Neely (circled in white) at the 2007 Victoria meeting of TSOP-ICCP.

My own interactions with Neely came long after he had retired from USGS (in 1996). In 2006 and 2007, I traveled with a group from our Reston, Virginia, office out to Denver, Colorado, where Neely had spent his career. When Neely learned I was the ‘new’ organic petrographer in Reston, he took me under his wing. Thus, as he cleaned out his office, I was the immediate benefactor of various minutia of organic petrology, for example, correspondence on the proper refractive index of immersion oils. His sense of humor was always on full display, almost causing an international conflict when he reviewed the organic petrology review papers of Suarez-Ruiz et al. (published in 2012). And when I encountered Neely at the 2007 meeting of ICCP-TSOP in Victoria, Canada (where he was presented TSOP’s Castano Award) he borrowed my cell phone several times to check in with Joyce, running up my bill with international call charges, unbeknownst to both of us at the time.

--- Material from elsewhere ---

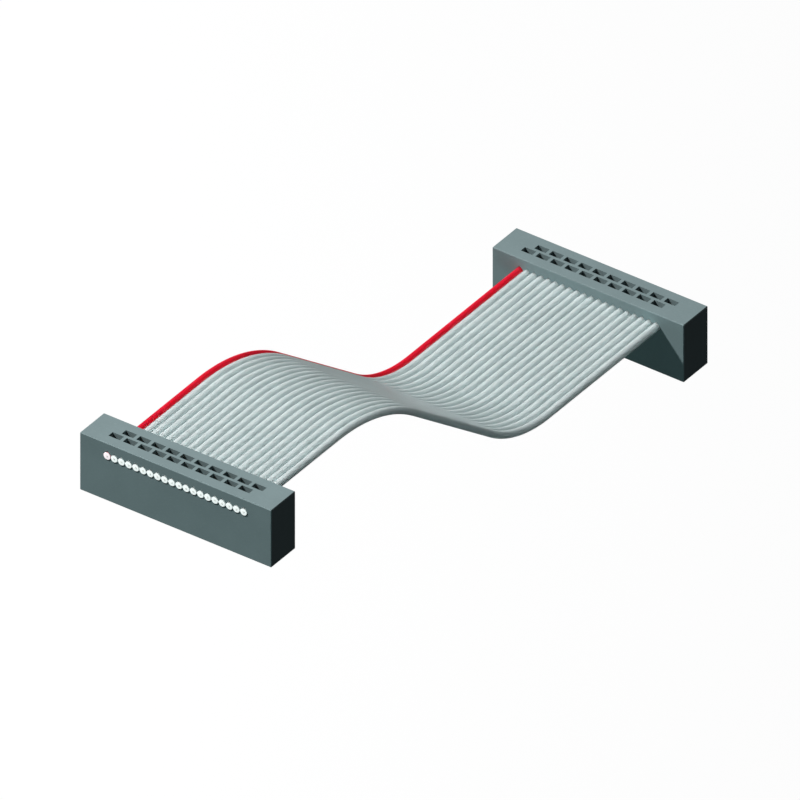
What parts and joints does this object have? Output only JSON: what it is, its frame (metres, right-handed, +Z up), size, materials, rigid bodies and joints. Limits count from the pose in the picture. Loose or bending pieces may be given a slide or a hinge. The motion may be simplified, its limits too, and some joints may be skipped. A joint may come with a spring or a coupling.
{
  "type": "flat ribbon cable assembly",
  "caption": "Flat ribbon cable bent into a gentle S between two insulation displacement sockets that face down, with a red first wire.",
  "frame": {"origin": "centre of the low socket's mating face", "axes": "+Z up, away from the boards that the sockets plug onto; +Y along the cable from the high socket to the low one; +X along the sockets, away from the red wire"},
  "size_m": [0.0338, 0.1087, 0.0361],
  "materials": {
    "cable_insulation": "extruded grey vinyl, satin, with the first wire red",
    "socket_housing": "moulded grey polyester, fine matt",
    "plated_contact": "stamped phosphor bronze, thinly plated",
    "tinned_copper": "tinned copper strands, cut square"
  },
  "bodies": {
    "root": {"ribbon_insulation": "cable_insulation", "low_socket_body": "socket_housing", "low_socket_cover": "socket_housing", "low_conductor_ends": "tinned_copper", "low_contact_01": "plated_contact", "low_contact_02": "plated_contact", "low_contact_03": "plated_contact", "low_contact_04": "plated_contact", "low_contact_05": "plated_contact", "low_contact_06": "plated_contact", "low_contact_07": "plated_contact", "low_contact_08": "plated_contact", "low_contact_09": "plated_contact", "low_contact_10": "plated_contact", "low_contact_11": "plated_contact", "low_contact_12": "plated_contact", "low_contact_13": "plated_contact", "low_contact_14": "plated_contact", "low_contact_15": "plated_contact", "low_contact_16": "plated_contact", "low_contact_17": "plated_contact", "low_contact_18": "plated_contact", "low_contact_19": "plated_contact", "low_contact_20": "plated_contact", "high_socket_body": "socket_housing", "high_socket_cover": "socket_housing", "high_conductor_ends": "tinned_copper", "high_contact_01": "plated_contact", "high_contact_02": "plated_contact", "high_contact_03": "plated_contact", "high_contact_04": "plated_contact", "high_contact_05": "plated_contact", "high_contact_06": "plated_contact", "high_contact_07": "plated_contact", "high_contact_08": "plated_contact", "high_contact_09": "plated_contact", "high_contact_10": "plated_contact", "high_contact_11": "plated_contact", "high_contact_12": "plated_contact", "high_contact_13": "plated_contact", "high_contact_14": "plated_contact", "high_contact_15": "plated_contact", "high_contact_16": "plated_contact", "high_contact_17": "plated_contact", "high_contact_18": "plated_contact", "high_contact_19": "plated_contact", "high_contact_20": "plated_contact"}
  },
  "joints": []
}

Neely in Aachen 1988. Courtesy of Angeles Borrego.

 


Neely leaves behind his wife of three+ decades, Joyce Bostick of Morrison, Colorado. Neely and Joyce met at the Denver Civic Center through a shared love of folk dancing. Together they cared for
a menagerie, having at one time six Icelandic horses, several Siberian huskies, as well as Bouvier des Flandres.

The organic petrology community has lost in Neely Bostick a remarkable scientist whose work has stood the test of time.